Der Schornsteinfeger: Lachend zieht sich Walter Baum aus Neresheim den schwarzen Zylinder vom Kopf und dreht ihn vorsichtig um: Darin liegen vier bunte Eier. Die Tradition, die hinter diesem Gag steht, kennen die älteren Menschen auf dem Härtsfeld noch gut, erzählt der Schornsteinfegermeister. Wenn seinesgleichen in früheren Zeiten von
Haus zu Haus zog, erhielt er als Dank für seine Dienste oft Eier und Speck. Wie für die Steinmetze auch sind für die schwarzen Glücksbringer die Traditionen bis heute wichtig. Was nichts daran ändere, dass Schornsteinfeger ein Beruf mit Zukunft sei, sagt Baum: „Wir arbeiten im Sicherheitsbereich.“Schornsteine, Kamine, Heizungs- und Lüftungsanlagen zu reinigen, bleibe immer eine Aufgabe. Zu messen und zu kontrollieren, ob die Anlagen sicher sind, ebenso. Doch auch die Energiewende sei ohne Schornsteinfeger nicht möglich. „Unser Beruf erfährt gerade einen Hype“, schlussfolgert Baum. Der theoretische Teil der Ausbildung finden an der Landesfachschule in Ulm statt, erklärt er. Gesucht werden Azubis mit Grips, gerne mit Abitur. „Gebraucht werden gesunder Menschenverstand, ein freundliches Auftreten und Mathematik
und Physikkenntnisse“, zählt Baum auf. Wer den Meister macht, könne sich selbstständig machen oder zum Gebäudeenergieberater weiterbilden. Wer dann einen Bezirk als bevollmächtigter Schornsteinfeger finde, stehe „auf dickem Eis“.

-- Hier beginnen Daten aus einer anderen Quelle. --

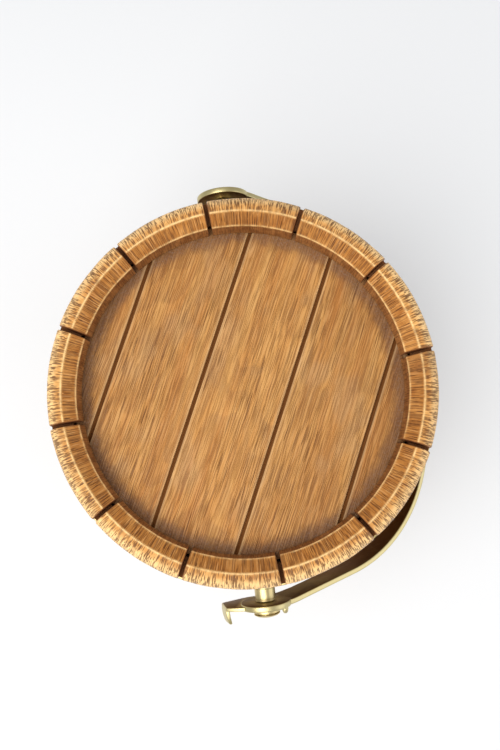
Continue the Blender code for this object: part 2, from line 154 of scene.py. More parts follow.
def turned(profile, axis, origin, segments):
    """Points and faces of a solid turned about a line, from (along, radius) pairs."""
    axis = Vector(axis).normalized()
    side = axis.cross(Vector((0, 0, 1)))
    side = Vector((1, 0, 0)) if side.length < 1e-6 else side.normalized()
    up = axis.cross(side)
    points, rows, faces = [], [], []
    for along, radius in profile:
        base = Vector(origin) + axis * along
        if radius == 0:
            rows.append([len(points)])
            points.append(base)
            continue
        row = []
        for k in range(segments):
            a = 2 * math.pi * k / segments
            row.append(len(points))
            points.append(base + side * (radius * math.cos(a)) + up * (radius * math.sin(a)))
        rows.append(row)
    pairs = list(zip(rows, rows[1:]))
    if len(rows[0]) > 1:
        pairs.append((rows[-1], rows[0]))
    for a, b in pairs:
        for k in range(segments):
            n = (k + 1) % segments
            if len(a) == 1:
                faces.append((a[0], b[k], b[n]))
            elif len(b) == 1:
                faces.append((a[k], b[0], a[n]))
            else:
                faces.append((a[k], b[k], b[n], a[n]))
    return points, faces


def rounded(points, radii, steps=4):
    """An open line in the plane with its corners rounded."""
    out = [points[0]]
    for i in range(1, len(points) - 1):
        r = radii[i]
        p, a, b = (np.array(points[j], float) for j in (i, i - 1, i + 1))
        if not r:
            out.append(tuple(p))
            continue
        u, v = (a - p) / np.linalg.norm(a - p), (b - p) / np.linalg.norm(b - p)
        half = math.acos(max(-1, min(1, float(u @ v)))) / 2
        cut = r / math.tan(half)
        start, end = p + u * cut, p + v * cut
        for k in range(steps + 1):
            t = k / steps
            out.append(tuple((1 - t) ** 2 * start + 2 * t * (1 - t) * p + t * t * end))
    out.append(points[-1])
    return out


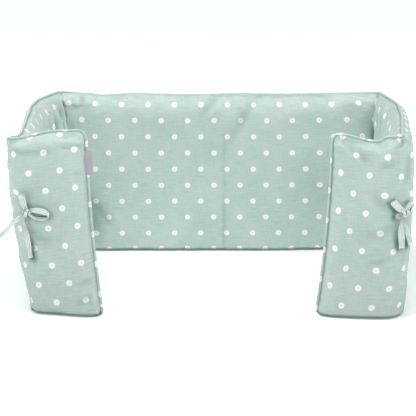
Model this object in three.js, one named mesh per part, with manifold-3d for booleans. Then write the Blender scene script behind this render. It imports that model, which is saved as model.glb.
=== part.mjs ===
// Dog crate bumper: one long filled cotton pad standing on its edge and bent into a C, with a back,
// two sides and two short front flaps that leave a door gap between them. Piping runs round the
// whole seam, cloth ties are knotted in a bow at each front corner, and a small bare label tab is
// sewn into the seam of the left flap. Millimetres, +Z up, the door gap faces -Y.
import * as THREE from 'three';
import { mergeVertices } from 'three/addons/utils/BufferGeometryUtils.js';
import loadManifold from 'manifold-3d';

const manifold = await loadManifold();
manifold.setup();

// ---- driving sizes ----
const PAD_HALF = 18; // half of the filled thickness
const FOLD_PINCH = 0.6; // share of the thickness lost along a sewn fold line
const FOLD_SPREAD = 15; // how far the pinch reaches from the fold line
const CORNER_ROUND = 13; // rounding of the free edges' top and bottom corners
const EDGE_TAPER = 24; // length over which the filling thins towards a free edge
const PIPING_RADIUS = 2.3;
const GAP = 0.3; // clearance between pieces that touch in the real thing
const LAND_HALF = 2.8; // half width of the flat seam that the piping sits on
const GROOVE_HALF = 3.1; // half width of the groove that the piping lies in under the pad
const PIPING_FLOOR = 0.2; // the pad's own weight rests on its two lips, not on the piping
const TIE_WIDTH = 10;
const TIE_THICK = 1.2;
const KNOT_SIZE = { across: 13, deep: 9, high: 12 };
const LABEL = { width: 12, height: 38, thick: 1.4, foot: 224, ahead: 3.4 };

const LIP_EDGE = 0.1; // rim between the groove and the pad's outside
const LEAST_FILL = 0.4; // filling left outside the groove where the pad is thinnest

const TINY = 1e-4; // points closer than this are one point

const PIPING_REST = PIPING_RADIUS + GAP; // from the seam to the middle of the piping
const GROOVE_TOP = PIPING_FLOOR + PIPING_RADIUS + PIPING_REST; // height of the groove's roof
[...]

Die Bestatterin: „Diesem Beruf habe ich mich verschrieben, er ist mein Lebensinhalt“, sagt Nicole Schildhorn, die zusammen mit ihrem Bruder das Bestattungshaus „Zeitlos“in Aalen führt. Sie ist Quereinsteigerin in einem von Familienbetrieben geprägten Bereich und möchte als Trauerbegleiterin neue Wege gehen. So hat sie einen Abschiedsraum eingerichtet, „denn Trauer braucht Raum und Zeit“. Dies den Hinterbliebenen zu ermöglichen sei „unfassbar kreativ, aber auch fordernd“, sagt die Bestatterin. Es brauche eine Liebe zu den Verstorbenen, wenn man sie richte, damit die Angehörigen würdig Abschied nehmen könnten. Es brauche eine Unempfindlichkeit gegenüber körperlichen Ausscheidungen und Gerüchen, große Empathie für andere Menschen und eine hohe psychische Belastbarkeit. Es brauche die Bereitschaft für Nacht-, Wochenend- und Feiertagsdienste und ein gutes Auftreten. Seit 2003 ist der Bestatter ein anerkannter Ausbildungsberuf, Berufsschulen befinden sich in Bad Kissingen, Wermelskirchen und in Springe. Für Nicole Schildhorn ist der Beruf „der schönste“. Man lerne die Menschen und ihre Geschichte intensiv kennen. „Manche Kontakte halten über Jahre.“
Die nächste Veranstaltung findet am Donnerstag, 4. April, um 16 Uhr im Berufsinformationszentrum der Agentur für Arbeit statt. Die drei vorgestellten Ausbildungsberufe sind dann: Physiotherapie, Logopädie und Ergotherapie.